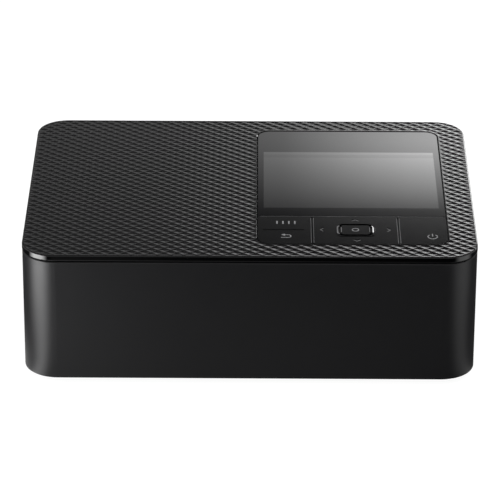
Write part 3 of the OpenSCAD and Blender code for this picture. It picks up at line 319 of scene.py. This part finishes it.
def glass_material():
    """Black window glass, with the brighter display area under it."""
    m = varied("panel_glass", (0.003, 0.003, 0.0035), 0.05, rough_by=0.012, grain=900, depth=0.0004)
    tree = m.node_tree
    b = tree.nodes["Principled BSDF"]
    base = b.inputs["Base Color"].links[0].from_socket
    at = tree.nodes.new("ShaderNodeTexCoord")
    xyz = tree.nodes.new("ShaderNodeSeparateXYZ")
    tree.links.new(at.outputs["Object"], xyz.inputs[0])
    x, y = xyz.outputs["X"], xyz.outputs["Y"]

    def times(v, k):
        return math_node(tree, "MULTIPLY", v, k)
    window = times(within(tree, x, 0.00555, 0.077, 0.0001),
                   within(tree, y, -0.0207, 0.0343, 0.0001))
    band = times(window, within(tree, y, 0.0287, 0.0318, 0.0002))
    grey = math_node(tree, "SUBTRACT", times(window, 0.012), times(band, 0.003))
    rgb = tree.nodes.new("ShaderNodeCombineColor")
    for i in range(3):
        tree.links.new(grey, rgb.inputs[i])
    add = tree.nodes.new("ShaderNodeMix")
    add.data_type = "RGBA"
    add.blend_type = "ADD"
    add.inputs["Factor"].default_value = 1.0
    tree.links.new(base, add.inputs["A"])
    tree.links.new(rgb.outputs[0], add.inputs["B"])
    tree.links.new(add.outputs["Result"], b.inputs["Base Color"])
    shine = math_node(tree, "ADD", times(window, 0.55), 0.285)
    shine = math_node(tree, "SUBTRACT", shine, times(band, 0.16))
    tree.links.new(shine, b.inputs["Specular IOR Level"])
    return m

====

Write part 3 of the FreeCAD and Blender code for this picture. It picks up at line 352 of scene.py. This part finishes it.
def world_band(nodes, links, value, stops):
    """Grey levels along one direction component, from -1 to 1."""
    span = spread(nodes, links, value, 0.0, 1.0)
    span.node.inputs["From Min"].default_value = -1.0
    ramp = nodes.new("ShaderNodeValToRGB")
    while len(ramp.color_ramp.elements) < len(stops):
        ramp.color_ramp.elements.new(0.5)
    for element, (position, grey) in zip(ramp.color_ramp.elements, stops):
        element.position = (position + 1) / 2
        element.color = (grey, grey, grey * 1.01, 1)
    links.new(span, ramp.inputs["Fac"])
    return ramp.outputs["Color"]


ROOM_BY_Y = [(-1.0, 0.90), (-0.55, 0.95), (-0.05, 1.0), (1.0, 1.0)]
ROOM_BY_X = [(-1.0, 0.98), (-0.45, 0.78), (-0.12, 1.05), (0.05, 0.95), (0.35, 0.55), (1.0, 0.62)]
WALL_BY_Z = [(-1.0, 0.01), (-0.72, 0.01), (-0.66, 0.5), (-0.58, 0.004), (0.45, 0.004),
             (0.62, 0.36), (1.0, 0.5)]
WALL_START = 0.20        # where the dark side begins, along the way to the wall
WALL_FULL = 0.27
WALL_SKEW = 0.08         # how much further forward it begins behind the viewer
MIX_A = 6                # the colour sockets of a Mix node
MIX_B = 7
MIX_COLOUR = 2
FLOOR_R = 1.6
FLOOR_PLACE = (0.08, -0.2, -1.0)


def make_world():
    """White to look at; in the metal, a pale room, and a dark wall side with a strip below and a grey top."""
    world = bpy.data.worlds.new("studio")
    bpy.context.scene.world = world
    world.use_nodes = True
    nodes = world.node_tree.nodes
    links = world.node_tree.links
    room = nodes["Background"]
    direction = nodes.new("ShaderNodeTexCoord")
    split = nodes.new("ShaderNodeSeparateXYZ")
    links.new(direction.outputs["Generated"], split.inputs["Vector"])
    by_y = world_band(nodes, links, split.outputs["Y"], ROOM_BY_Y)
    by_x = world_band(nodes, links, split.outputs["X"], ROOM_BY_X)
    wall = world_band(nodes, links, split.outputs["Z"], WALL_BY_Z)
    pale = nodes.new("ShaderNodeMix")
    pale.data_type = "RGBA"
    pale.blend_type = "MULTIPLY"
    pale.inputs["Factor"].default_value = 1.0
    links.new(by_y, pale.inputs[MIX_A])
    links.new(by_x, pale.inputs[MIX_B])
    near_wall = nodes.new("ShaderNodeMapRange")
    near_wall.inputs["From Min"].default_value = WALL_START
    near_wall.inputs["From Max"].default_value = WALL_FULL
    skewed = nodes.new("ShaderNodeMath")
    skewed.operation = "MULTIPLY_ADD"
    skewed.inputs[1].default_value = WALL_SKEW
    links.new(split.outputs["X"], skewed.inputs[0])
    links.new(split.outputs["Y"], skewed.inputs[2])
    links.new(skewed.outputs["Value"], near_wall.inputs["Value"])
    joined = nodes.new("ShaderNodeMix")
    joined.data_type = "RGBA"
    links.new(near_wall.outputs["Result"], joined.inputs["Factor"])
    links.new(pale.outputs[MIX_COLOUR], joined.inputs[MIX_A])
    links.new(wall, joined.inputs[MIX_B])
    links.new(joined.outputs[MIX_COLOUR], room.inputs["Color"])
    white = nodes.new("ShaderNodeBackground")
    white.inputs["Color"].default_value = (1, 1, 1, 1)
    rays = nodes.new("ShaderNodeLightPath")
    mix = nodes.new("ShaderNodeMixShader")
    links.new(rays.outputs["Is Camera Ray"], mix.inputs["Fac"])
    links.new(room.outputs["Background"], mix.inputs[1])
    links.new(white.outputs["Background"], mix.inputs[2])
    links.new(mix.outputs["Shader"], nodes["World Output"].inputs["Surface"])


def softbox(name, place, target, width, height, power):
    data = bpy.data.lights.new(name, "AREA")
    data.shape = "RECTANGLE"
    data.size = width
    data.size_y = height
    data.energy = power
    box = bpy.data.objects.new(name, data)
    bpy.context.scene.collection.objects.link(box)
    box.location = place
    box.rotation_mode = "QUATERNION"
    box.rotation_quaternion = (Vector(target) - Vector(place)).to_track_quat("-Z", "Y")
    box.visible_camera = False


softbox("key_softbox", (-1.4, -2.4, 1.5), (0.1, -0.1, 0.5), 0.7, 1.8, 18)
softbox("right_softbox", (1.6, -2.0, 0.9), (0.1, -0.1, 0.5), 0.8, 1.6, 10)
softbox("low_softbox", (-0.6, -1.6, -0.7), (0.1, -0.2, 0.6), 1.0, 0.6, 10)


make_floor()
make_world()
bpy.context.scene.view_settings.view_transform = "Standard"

====

### Exercise instructions
Gather all the lines that include the word "finishes" and copy them out.

### Solved exercise
Write part 3 of the OpenSCAD and Blender code for this picture. It picks up at line 319 of scene.py. This part finishes it.
Write part 3 of the FreeCAD and Blender code for this picture. It picks up at line 352 of scene.py. This part finishes it.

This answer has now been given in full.